The programme — which graduated its first class this year — enables all mid-level and senior associates at Milbank to spend a week a year for four years taking a full-time programme it has created at Harvard.
The curriculum focuses on business and finance training to help its legal students better understand their clients, as well as leadership skills, communication and team building.
Best of all — client work is not allowed to get in the way, says Professor Scott Westfahl, the director of executive education at Harvard Law School, who runs the programme.
Other firms have enacted MBA-style boot camps for incoming associates before they begin at the firm. However, Milbank and Harvard believe their partnership is the first of its kind where practising lawyers across the firm’s global offices can spend such time learning about business and leadership.
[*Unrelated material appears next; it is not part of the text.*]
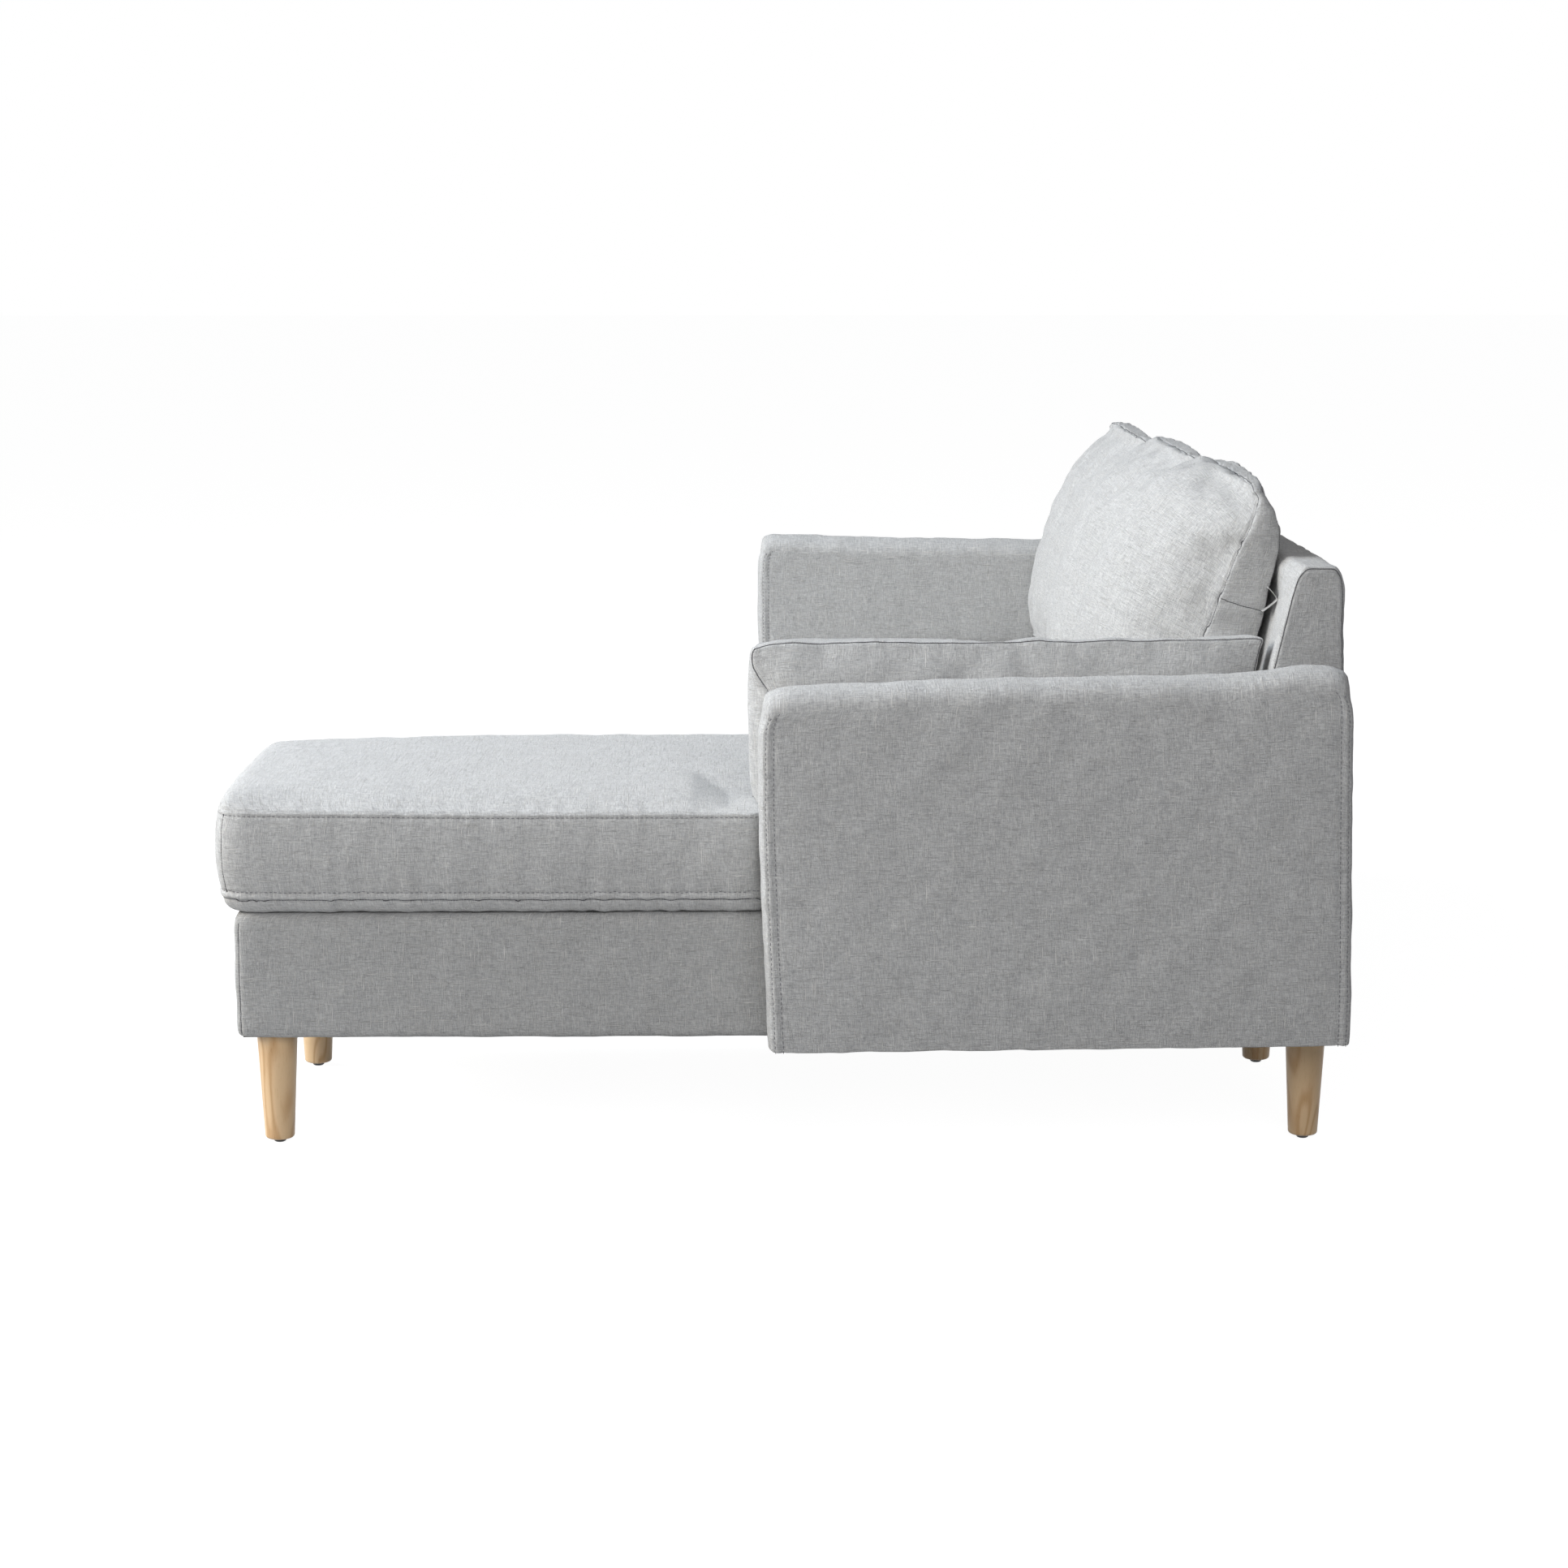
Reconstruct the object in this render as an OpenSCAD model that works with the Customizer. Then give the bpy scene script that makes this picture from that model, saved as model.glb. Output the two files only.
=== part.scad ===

“It’s just an extraordinary investment, the idea that you’re taking associates offline, letting them come together for a week of learning every year for four years — and putting them together with their peers from other offices lets them build relationships that will last for many years,” says Professor Westfahl.
For Milbank, the collaboration has helped build contacts for lawyers throughout the firm. Each class mixes up lawyers from different practice areas and cities in the same year, who stay together throughout the four years. The programme also helps them prepare to take on a greater client-facing role and to familiarise themselves with how their clients’ business works.
“We try to find the professors who are particularly gifted in the classroom and are open about trailblazing,” Prof Westfahl says. Harvard works with Milbank partners to ensure the modules it teaches are relevant to their practice and update them to stay current, he adds. “At times there’ll be some scepticism that the corporate types will get a lot of benefit from the evaluation exercises but that they won’t be relevant to the litigators, but what participants find is that it’s relevant across all practice areas.”
The partnership has been so successful they have begun offering a shorter programme for the in-house teams at several of the firm’s clients.